Somada essa resistência à “teatralidade” deles ao último disco – que ainda não
me desceu –, decidi pelo meu segundo show dos veteranos de Manchester,
torcendo para eles demonstrarem estar em tão boa forma quanto o conterrâneo
Johnny Marr. A diferença é que, se o guitarrista tinha a seu favor um elemento
surpresa no baixo, o New Order foi prejudicado justamente pela ausência daquele
que se consagrou tocando esse instrumento na banda. Kim Deal não é apenas uma
baixista para o Pixies, e o mesmo pode se dizer de Peter Hook no New Order. Ele,
provavelmente, fez mais falta do que ela. Bernard Sumner é bonzinho, (ainda)
canta bem, mas é a falta de carisma em pessoa. Enquanto Peter Hook dividia –
e ficava com a maior parte das – atenções com ele, tínhamos para onde olhar quando sentíamos falta de presença de palco. Vídeos lindos
exibidos no telão e uma iluminação espetacular completavam os esforços técnicos
para suprir as deficiências cênicas da banda. Mas, se não fosse um repertório
irretocável, repleto de hits – “Perfect Kiss”, “Blue Monday”, “Bizarre Love
Triangle” e “Love Will Tear Us Apart”, para ficar em alguns –, nada disso daria
conta.

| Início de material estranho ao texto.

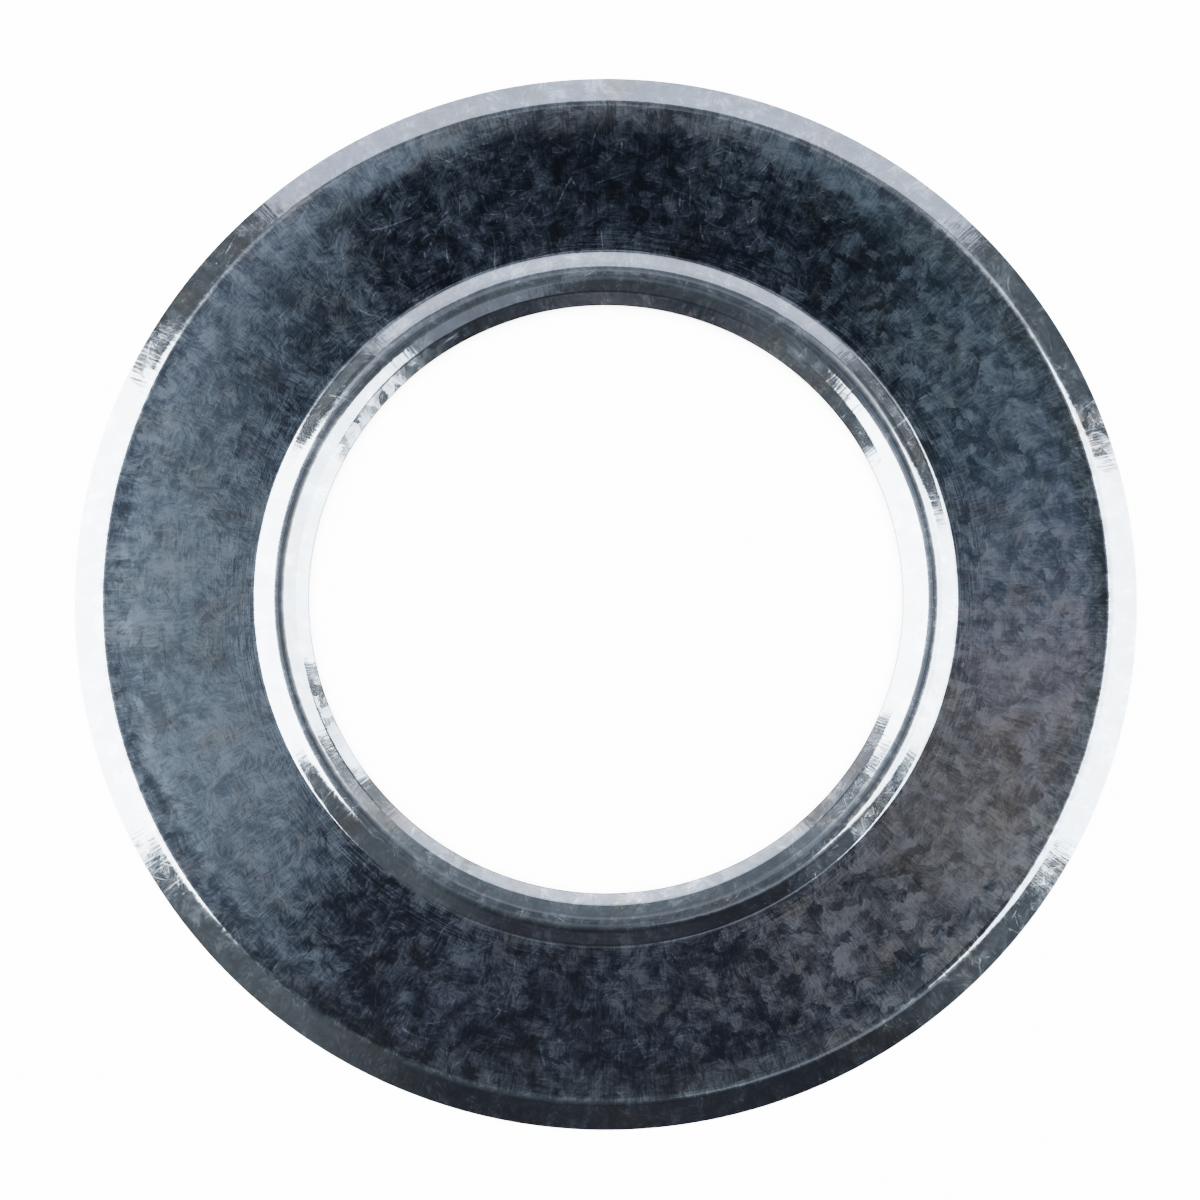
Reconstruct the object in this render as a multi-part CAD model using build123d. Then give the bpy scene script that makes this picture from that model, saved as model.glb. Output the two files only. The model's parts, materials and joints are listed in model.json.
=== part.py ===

A banda se segurava nos seus sucessos, mas, quando Sumner ensaiou uns
patéticos passos de dança, fiquei imaginando se não subiria alguém para
segurá-lo e impedi-lo de cair. As músicas do New Order e do Joy Division
envelheceram muito bem, mas o Bernard...
Desde o
começo do show do New Order, secretamente lamentei não ter escolhido o Arcade
Fire. À medida que o show avançava, esse arrependimento se acentuava. Hoje, lendo
e ouvindo relatos de quão maravilhoso foi o concerto dos canadenses, esse
sentimento se intensificou. Para tentar arrefecer a ressaca opcional (não a
ressaca que você tem por escolha, mas
por causa de uma escolha), procurei
dizer a mim mesmo que, em breve, o Arcade Fire volta para o Brasil ou, caso
contrário, eu os verei numa futura viagem ao exterior. Como último recurso, me
conformo com o clichê que deu início a este texto: a vida é feita de escolhas.
E, apesar do cansaço que agora me empurra para a cama, não me arrependo de ter escolhido ir ao Lollapalooza 2014.
2 comentários:
Concordo com o que você escreveu sobre o show do Johnny Marr, Leandro. As músicas do cara são muitos boas e compuseram com as do Smiths um repertório de primeira. Só não tenho a mesma clareza sobre o melhor momento, a participação do Andy Rourke ou o encerramento com “There Is A Light That Never Goes Out”. Para mim, foram igualmente maravilhosos. E ainda tivemos as músicas próprias e a lambuja do Clash...
Do Pixies, também gostei, mas achei que foi um show feito sem tesão. A impressão é que o Black Francis não aguenta mais cantar suas músicas.
Posso dizer ainda que você não perdeu nada em deixar de ver o Soundgarden, perdeu um pouco em deixar de ver o Vampire Weekend e perdeu muito, mas muito mesmo, em deixar de ver o Arcade Fire. Compartilho seu receio com a bichogrilice deles, mas, musicalmente, são fantásticos. Foram a prova definitiva de que música refinada pode ser feita para multidões.
Também contarei minhas impressões logo mais no meu (quase finado) blog. Quando conseguir, faço uma postagem no FB para você poder ler. Abraços e boa entrevista!